On the bright side, the move will be a Godsend for the likes of Politico, the Christian Science Monitor, Raw Story and tens of thousands of tiny but efficient innovative web-based news and information operations ready to step in and treat potential customers with respect instead of trying to mug them.
I want to know when will this time/phase come for Indian Newspaper giants.
As for the paid model,, perhaps 95% of content must be free and charge for 5% of the remaining premium content, and stringent laws must be in place for plagarism, copyediting , un authorised usage, publication and re publication without syndication.
Even syndication per story eg: 50 cents a story to each could be explored.
I’ve added my thoughts here – http://platform.idiomag.com/2009/06/the-newspaper-economic-action-plan-a-sense-check/
Some pretty lame assumptions given that the papers must be paying through the nose for consultants to advise them on these issues…
After reading, then re-reading, the API report, I remain unable to resolve the following glaring contradictions:
1. “Consumers perceive that content produced by news organizations is valuable to them.”
To many, printed news (paper or digital) is a type of freely-available entertainment, useful when you’re in a place that doesn’t have TV or internet, or when you’re surfing at work.
The number of users willing to pay for news is, as we all know, dwindling.

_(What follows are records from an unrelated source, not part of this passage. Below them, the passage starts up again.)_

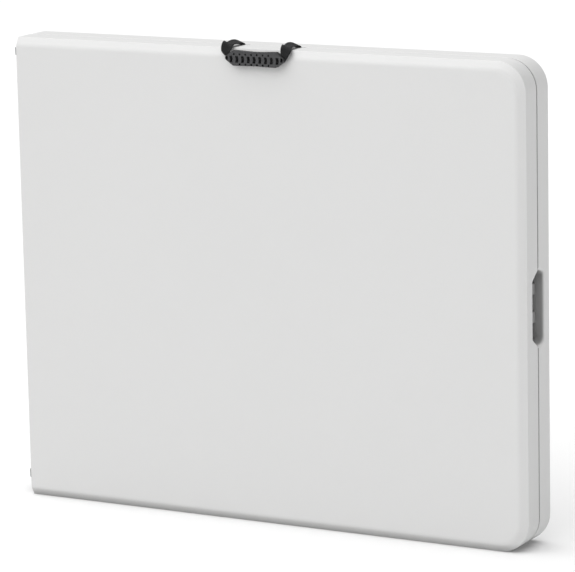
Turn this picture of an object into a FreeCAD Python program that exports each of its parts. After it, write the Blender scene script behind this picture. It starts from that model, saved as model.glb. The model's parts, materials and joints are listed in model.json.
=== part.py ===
import FreeCAD, Part
import math
import os
from FreeCAD import Vector

# A fold-in-half banquet table, closed like a suitcase and standing on one long edge.
#
# The table is drawn in hinge coordinates and moved to its own frame when it is written:
#   x  along the table, 0 on the hinge axis, half_length at the free ends
#   y  through the closed table, 0 on the seam between the halves, negative in the front half
#   z  up, 0 on the surface that the long edge stands on
# Each half is drawn once as the back half, so its y is the depth below the seam, and the
# front half is its mirror image with its own leg spacing.

# Table top halves (millimetres)
half_length = 900.0
table_width = 760.0
half_depth = 47.0
seam_gap = 3.6
hinge_end_gap = 1.0
plate = 18.0
corner_r = 48.0
bevel_wide = 13.0
bevel_deep = 7.5
bevel_soft_r = 14.0
side_soft_r = 1.2
seam_soft_r = {"front": 1.0, "back": 1.5}
rim_side = 15.0
rim_free_end = 24.0
rim_hinge_end = 15.0
cavity_corner_r = 26.0

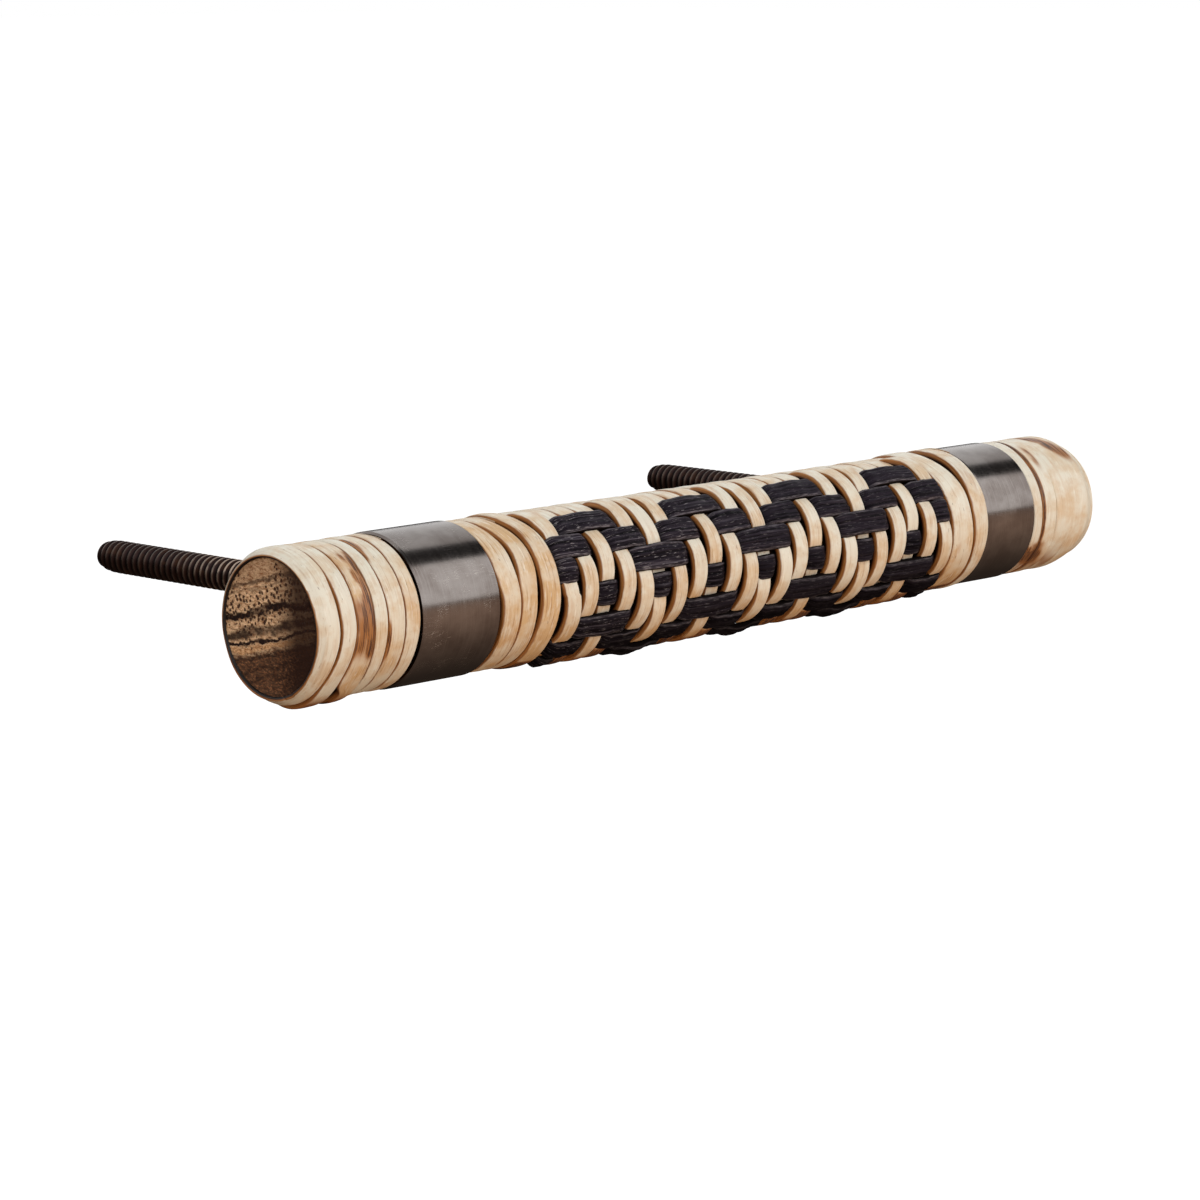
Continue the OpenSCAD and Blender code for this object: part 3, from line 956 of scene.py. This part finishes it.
# Brightness of the room all round the handle, by angle from the front over the top.
# In front and a little below lies a warm table. It is dark behind and below, and in a
# slot between the two softboxes.
ROOM = ((-180, 0.02), (-133, 0.03), (-113, 0.05), (-93, 0.10), (-73, 0.18), (-53, 0.28),
        (-33, 0.44), (-13, 0.56), (0, 0.50), (8, 0.14), (60, 0.12), (70, 0.03), (90, 0.03),
        (98, 0.12), (172, 0.14), (180, 0.05))
ROOM_WARMTH = (1.28, 0.90, 0.68)  # tint of everything below the front


def world():
    """The room's light, and plain white wherever the camera looks past the floor."""
    w = bpy.data.worlds.new("room")
    w.use_nodes = True
    bpy.context.scene.world = w
    tree = w.node_tree
    tree.nodes.clear()

    def maths(op, a, b):
        node = add_node(tree, "ShaderNodeMath", operation=op)
        for socket, value in zip(node.inputs, (a, b)):
            feed_socket(tree, socket, value)
        return node.outputs[0]

    split = add_node(tree, "ShaderNodeSeparateXYZ")
    tree.links.new(add_node(tree, "ShaderNodeTexCoord").outputs["Generated"], split.inputs[0])
    turn = maths("ARCTAN2", split.outputs["Z"], maths("MULTIPLY", split.outputs["Y"], -1.0))
    turn = maths("ADD", maths("DIVIDE", turn, 2 * math.pi), 0.5)
    ramp = add_node(tree, "ShaderNodeValToRGB")
    ramp.color_ramp.elements.remove(ramp.color_ramp.elements[1])
    for i, (angle, level) in enumerate(ROOM):
        at = angle / 360 + 0.5
        stop = ramp.color_ramp.elements[0] if i == 0 else ramp.color_ramp.elements.new(at)
        stop.position = at
        tint = ROOM_WARMTH if angle < 5 else (1.0, 1.0, 1.0)
        stop.color = (*(level * part for part in tint), 1)
    tree.links.new(turn, ramp.inputs["Fac"])
    room = add_node(tree, "ShaderNodeBackground")
    tree.links.new(ramp.outputs["Color"], room.inputs["Color"])
    white = add_node(tree, "ShaderNodeBackground")
    white.inputs["Color"].default_value = (1, 1, 1, 1)
    seen = add_node(tree, "ShaderNodeLightPath").outputs["Is Camera Ray"]
    choose = add_node(tree, "ShaderNodeMixShader")
    tree.links.new(seen, choose.inputs["Fac"])
    tree.links.new(room.outputs[0], choose.inputs[1])
    tree.links.new(white.outputs[0], choose.inputs[2])
    tree.links.new(choose.outputs[0], add_node(tree, "ShaderNodeOutputWorld").inputs["Surface"])


camera()
floor()
world()
panel("front_softbox", 7.0, 67.5, 0.70, (-1.6, 1.5), 1.70)
panel("rear_softbox", 97.0, 168.0, 0.80, (-1.6, 1.6), 1.0)
fill = panel("table_bounce", -72.0, -18.0, 0.70, (-1.2, 1.2), 0.62, (1.0, 0.70, 0.42))
fill.visible_glossy = False
bpy.context.scene.view_settings.view_transform = "Standard"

After the newspaper industry has finished consolidating, laying off, and collapsing, there will probably be equilibrium between the remaining players and available ad dollars – my lame prediction.
2. “Consumers will actually make content purchases when they are confronted with many free options.”
I’m still laughing. Not going to happen, particularly when you realize that today’s kids (under age 35) have been weaned on freebie digital culture. “I pay $50/mo for my internet connection, why do I have to pay for news?!” is the reaction I keep witnessing.